急性前立腺炎の治療は、主に抗菌薬の投与です。原因菌に適した抗菌薬の使用が必要ですが、前立腺に効きやすい抗菌薬を用いて治療します。
軽症の方は内服による抗菌薬投与のみで改善することがありますが、ほとんどの場合は点滴による抗菌薬の投与が必要になります。
重症の方は入院による治療が必要になります。
早期に適切な治療を開始することで良好な経過をたどりますが、治療が遅れると細菌が血液中に侵入し、いわゆる敗血症と呼ばれる生命をも脅かす状態になることがあります。
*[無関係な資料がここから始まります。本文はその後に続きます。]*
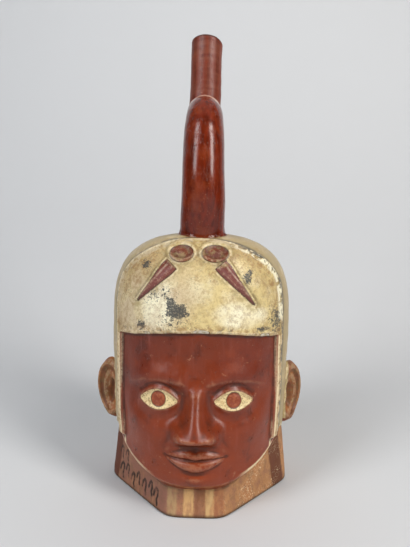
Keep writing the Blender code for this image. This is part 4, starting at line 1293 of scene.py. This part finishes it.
    # Bare and washed clay of the neck, with its stripes, side bands, hooks, pale flecks and painted shade
    # along its lower edge
    neck = mix(between(aside, -0.020, 0.020), NECK_ROSE, NECK_TAN)
    neck = lay(neck, NECK_ORANGE, between(cloud, 0.42, 0.64), between(across, -0.03, 0.01, 0.25, 0.6))
    neck = lay(neck, NECK_DULL, between(blotch, 0.48, 0.60), 0.50)
    neck = lay(neck, NECK_ROSE, between(cloud, 0.46, 0.34), 0.45)
    neck = lay(neck, WARM_DIRT_AND_SHADE, between(speck, 0.58, 0.66), 0.35)
    neck = lay(neck, NECK_PALE, between(strokes, 0.45, 0.80), between(cloud, 0.36, 0.56), 0.40)
    stripe_place = plus(across, times(wobble, 1.6))
    for start, end, colour, strength in STRIPES:
        neck = lay(neck, colour, between(stripe_place, start - STRIPE_SOFT, start + STRIPE_SOFT),
                   between(stripe_place, end + STRIPE_SOFT, end - STRIPE_SOFT),
                   between(forward, -0.030, -0.040), blend(between(strokes, 0.35, 0.6), 0.35, 1.0), strength)
    corner = between(across, -0.01, 0.01, BASE_CORNER_FORWARD + 0.001, BASE_CORNER_FORWARD + 0.0075)
    from_corner = n.math("ABSOLUTE", plus(plus(forward, corner), wobble))
    neck = lay(neck, NECK_BAND, between(from_corner, 0.0058, 0.0044),
               between(height, CLOTH_LOW + 0.004, CLOTH_LOW - 0.002), blend(cloud, 0.75, 1.0))
    neck = lay(neck, CURL, inside("curls", soft=0.00040, waver=0.8),
               blend(between(blotch, 0.38, 0.54), 0.40, 0.95))
    neck = lay(neck, CREAM_PALE, between(speck, 0.56, 0.62), between(cloud, 0.45, 0.55),
               between(across, 0.012, 0.028), between(forward, 0.0, -0.03), 0.8)
    # painted shade along the foot's lower edge
    neck = lay(neck, WARM_DIRT_AND_SHADE, between(plus(height, wobble), 0.0026, 0.0008), blend(cloud, 0.7, 1.0))

    ears = mix(between(cloud, 0.38, 0.66), EAR_BROWN, EAR_ORANGE)
    ears = lay(ears, EAR_OLIVE, between(blotch, 0.46, 0.64), 0.65)
    lobes = mix(between(cloud, 0.4, 0.6), CREAM_TAN, CREAM_YELLOW)
    ears = lay(ears, lobes, inside("lobe", soft=0.0012, waver=2.0), 0.8)

    # Discs and bands: rosier on the bands, and worn to the cream on the discs
    trims = mix(between(cloud, 0.40, 0.66), TRIM, TRIM_DARK)
    trims = lay(trims, TRIM_ROSE, between(height, 0.148, 0.145), 0.8)
    trims = lay(trims, CREAM_OLIVE, between(blotch, 0.48, 0.62), between(height, 0.145, 0.148), 0.5)
    trims = lay(trims, TRIM_PALE, between(grain, 0.50, 0.62), between(speck, 0.40, 0.60), 0.55)

    # Lay the areas over each other, with the pale lines beside the face, along the jaw and round the trims
    colour = mix(cloth, mix(jaw, neck, red), cream)
    colour = lay(colour, CREAM_PALE, line("face_side", -0.0004, 0.0011, 0.6), between(over_edge, 0.0, -0.001),
                 jaw, between(grain, 0.34, 0.44), 0.85)
    colour = lay(colour, CREAM_PALE, line("jaw", 0.0036, 0.0015, 0.8),
                 between(n.math("ABSOLUTE", across), 0.024, 0.034), front, between(face_side, -0.004, 0.0),
                 blend(between(blotch, 0.32, 0.46), 0.35, 1.0), between(across, -0.02, 0.02, 0.55, 0.95))
    colour = lay(colour, CREAM_PALE, line("trim", -0.0008, 0.0009), between(grain, 0.40, 0.60), 0.5)
    colour = mix(trim, colour, trims)
    colour = lay(colour, DIRT, line("trim", 0.0, 0.0005), between(grain, 0.36, 0.48), 0.7)
    colour = mix(ear, colour, ears)

    eye = mix(between(grain, 0.52, 0.68), EYE_CREAM, EYE_DULL)
    eye = lay(eye, EYE_SPECK, between(speck, 0.54, 0.62), 0.7)
    eye = mix(iris, eye, mix(between(grain, 0.45, 0.65), IRIS_RED, IRIS_LIGHT))
    eye = lay(eye, WARM_DIRT_AND_SHADE, line("iris", 0.0, 0.00042), white, 0.7)
    colour = mix(white, colour, eye)
    colour = lay(colour, DIRT, between(field("lid"), -0.0006, -0.0001), between(grain, 0.34, 0.46), 0.75)
    colour = mix(stirrup, colour, tube)
    at_foot = between(height, ARCH_FOOT_Z + 0.008, ARCH_FOOT_Z + 0.005)
    colour = lay(colour, CREAM_BROWN, line("stirrup", -0.0010, 0.0009, 0.4), at_foot, blend(grain, 0.2, 1.0),
                 0.75)

    # Darker in the hollows, pale wear on the ridges, and chips and old dirt along the right seam
    hollow = field("hollow")
    plain = minus(1.0, larger(stirrup, between(height, 0.0170, 0.0120)))
    darker_in_hollows = times(between(hollow, 0.00003, 0.00022), blend(between(blotch, 0.30, 0.60), 0.30, 0.85),
                  blend(white, 1.0, 0.15), plain, blend(cloth, 0.75, 0.50))
    colour = mix(darker_in_hollows, colour, mix(cloth, DIRT, WARM_DIRT_AND_SHADE))
    worn = times(between(hollow, -0.00004, -0.00020), between(grain, 0.34, 0.58), blend(cloth, 0.30, 0.55),
                 blend(ear, 1.0, 0.35), plain, blend(by_trim, 1.0, 0.35))
    colour = mix(worn, colour, mix(cloth, RED_PALE, CREAM_PALE))
    rightward = between(across, 0.015, 0.035, 0.30, 1.0)
    on_cloth = times(cloth, minus(1.0, stirrup), front)
    colour = lay(colour, CREAM_BRIGHT, line("seam", 0.0042, 0.0030, 1.6),
                 between(plus(blotch, times(grain, 0.3)), 0.60, 0.66), rightward, on_cloth,
                 between(height, 0.112, 0.118), 0.85)
    colour = lay(colour, SOOT_AND_SHADE_COLOUR, line("seam", 0.0019, 0.0030, 1.2),
                 between(minus(times(grain, 0.3), blotch), -0.38, -0.33), rightward, on_cloth,
                 between(height, 0.048, 0.056), 0.85)
    n.put(n.shader.inputs["Base Color"], colour)

    # Sheen: the burnished slips are semi-gloss, the cream a little duller, the bare clay matt
    rough = blend(cloth, blend(jaw, 0.70, 0.32), 0.37)
    rough = blend(ear, rough, 0.44)
    rough = blend(larger(trim, white), rough, 0.36)
    rough = blend(stirrup, rough, blend(spout, 0.19, 0.43))
    rough = plus(rough, times(minus(cloud, 0.5), blend(stirrup, 0.26, 0.16)))
    rough = plus(rough, times(minus(strokes, 0.5), 0.14))
    n.put(n.shader.inputs["Roughness"], n.math("ADD", rough, times(darker_in_hollows, 0.25), clamp=True))
    n.shader.inputs["Specular IOR Level"].default_value = 0.42

    # Relief too fine for the mesh: grain, brush strokes, pits and flaked slip
    pits = times(between(speck, 0.60, 0.70), blend(stirrup, 0.7, 0.25))
    flakes = times(between(blotch, 0.56, 0.62), blend(cloth, 0.3, 1.0))
    relief = plus(times(grain, blend(stirrup, 0.45, 0.14)), times(strokes, blend(stirrup, 0.18, 0.24)))
    relief = minus(minus(relief, times(pits, 0.5)), times(flakes, 0.4))
    bump = n.add("ShaderNodeBump")
    bump.inputs["Strength"].default_value = 0.8
    bump.inputs["Distance"].default_value = BUMP_HEIGHT
    n.put(bump.inputs["Height"], relief)
    n.put(n.shader.inputs["Normal"], bump.outputs[0])
    return material


def plain_material(name, colour, rough):
    material = bpy.data.materials.new(name)
    material.use_nodes = True
    shader = material.node_tree.nodes["Principled BSDF"]
    shader.inputs["Base Color"].default_value = colour
    shader.inputs["Roughness"].default_value = rough
    shader.inputs["Specular IOR Level"].default_value = 0.2
    return material


def make_sweep():
    """A plain pale floor that curves up into a plain backdrop."""
    mesh = bpy.data.meshes.new("sweep")
    bm = bmesh.new()
    bmesh.ops.create_grid(bm, x_segments=2, y_segments=64, size=1.0)
    for vert in bm.verts:
        run = (vert.co.y + 1) / 2 * (SWEEP_FRONT + SWEEP_BACK + SWEEP_TOP) - SWEEP_FRONT
        past = run - SWEEP_BACK
        turn = min(max(past / SWEEP_ROUND, 0.0), pi / 2)
        y = min(run, SWEEP_BACK) + SWEEP_ROUND * sin(turn)
        z = SWEEP_ROUND * (1 - cos(turn)) + max(past - SWEEP_ROUND * pi / 2, 0.0)
        vert.co = (vert.co.x * SWEEP_WIDTH / 2, y, z)
    keep_mesh(bm, mesh)
    mesh.shade_smooth()
    material = plain_material("sweep", SWEEP_COLOUR, 0.85)
    sweep = finish_object("sweep", mesh, bpy.context.scene.collection, material)
    sweep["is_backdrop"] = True


def make_light(name, place, target, size, power, colour):
    data = bpy.data.lights.new(name, "AREA")
    data.shape = "RECTANGLE"
    data.size, data.size_y = size
    data.energy = power
    data.color = colour
    lamp = bpy.data.objects.new(name, data)
    lamp.location = place
    lamp.rotation_euler = (Vector(target) - Vector(place)).to_track_quat("-Z", "Y").to_euler()
    bpy.context.scene.collection.objects.link(lamp)


def make_studio():
    make_sweep()
    for light in LIGHTS:
        make_light(*light)
    world = bpy.data.worlds.new("studio")
    world.use_nodes = True
    background = world.node_tree.nodes["Background"]
    background.inputs["Color"].default_value = WORLD_COLOUR
    background.inputs["Strength"].default_value = WORLD_STRENGTH
    bpy.context.scene.world = world
    bpy.context.scene.view_settings.view_transform = "Standard"


def make_camera():
    """The photograph's view: a level camera close in front, about half as high as the vessel."""
    data = bpy.data.cameras.new("camera")
    data.sensor_fit = "VERTICAL"
    data.sensor_height = SENSOR_HEIGHT
    data.lens = SENSOR_HEIGHT * CAMERA_FOCAL / PICTURE_HEIGHT
    data.clip_start = 0.01
    camera = bpy.data.objects.new("camera", data)
    turn = radians(CAMERA_TURN)
    x, y = CAMERA_DISTANCE * sin(turn) + CAMERA_ASIDE, -CAMERA_DISTANCE * cos(turn)
    camera.location = (x, y, CAMERA_HEIGHT)
    camera.rotation_euler = (pi / 2, radians(CAMERA_ROLL), turn)
    bpy.context.scene.collection.objects.link(camera)
    bpy.context.scene.camera = camera


def make_vessel():
    vessel = build_solid()
    mesh = vessel.data
    soften_joints(mesh)
    fields = paint_fields(rows_of(mesh, "co"))
    add_swells(mesh)
    fields["hollow"] = hollowness(mesh)
    fields["crest"] = crest_field(mesh)
    for name, values in fields.items():
        keep_field(mesh, name, values)
    mesh.materials.clear()
    mesh.materials.append(painted_clay())
    mesh.shade_smooth()
    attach(vessel, "root")
    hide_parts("vessel")


def write_sizes():
    boxes = {"cad": CAD_BOX, "visual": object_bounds()}
    {name: [list(corner) for corner in box] for name, box in boxes.items()}


make_vessel()
make_studio()
make_camera()
write_sizes()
気になる症状があれば、早めに受診するようにしてください。

急性精巣上体炎(きゅうせいせいそうじょうたいえん)

精巣上体は、陰嚢の中で精巣の隣にあります。急性精巣上体炎は、精巣上体に細菌が感染して起こります。小さな男の子から大人まで、さまざまな年齢の男性がかかる可能性があります。

急性精巣上体炎の原因

急性精巣上体炎の多くは細菌感染によって引き起こされます。尿道の先端から侵入した細菌が精管を通り精巣上体に付着し感染を起こします。若い方だと、性感染症であるクラミジアや淋菌が原因で起こることもあります。ご高齢の方だと、前立腺肥大症や尿道狭窄などおしっこの流れが悪くなることで生じやすくなります。

急性精巣上体炎の症状

  • 陰嚢の中が腫れている
  • 陰嚢の中が痛い
  • お腹に響くように痛い
  • 悪寒を伴う高熱が出る

急性精巣上体炎の治療

急性精巣上体炎の治療は、主な原因が細菌感染なので抗菌薬の投与を行います。培養検査を行うことで感染の原因となる細菌に対して適切な抗菌薬を使用することができます。症状が重い場合には入院治療が必要となることがありますが、軽症の場合は、こまめに来院していただければ外来で治療することも可能です。
発熱や疼痛軽減のため、炎症を抑えるお薬や鎮痛剤も使用します。

慢性前立腺炎(まんせいぜんりつせんえん)

慢性前立腺炎は、前立腺に炎症を起こすことで、排尿に関する症状や性機能障害を認める疾患で、慢性骨盤痛症候群と呼ばれることもあります。前立腺疾患は主に中高年の男性に多くみられますが、慢性前立腺炎は10歳代後半~40歳代の方に比較的多くみられます。

慢性前立腺炎の原因

急性前立腺炎が慢性化することで発症することがありますが、ストレス、疲労、喫煙、過度の飲酒、前立腺周囲の血流障害、自己免疫反応、前立腺内への尿の逆流、知覚過敏などの感覚神経異常、副腎ホルモンや性ホルモンの異常などで発症することもあります。

慢性前立腺炎の症状

  • なんとなく下腹部が重く、だるい感じがする
  • 股の周辺に違和感や不快感がある
  • 排尿時や射精時の痛みや不快感がある
  • 会陰部に違和感がある
  • 精巣や陰茎に不快感がある

慢性前立腺炎の治療

前立腺肥大症の治療薬や抗菌薬、消炎鎮痛薬、抗うつ薬、植物製剤、抗けいれん薬、漢方薬を組み合わせて治療を行います。
正確な診断や適切な治療が難しい疾患ですが、症状や状態にきめ細かく合わせた治療を行うことで症状の改善が可能です。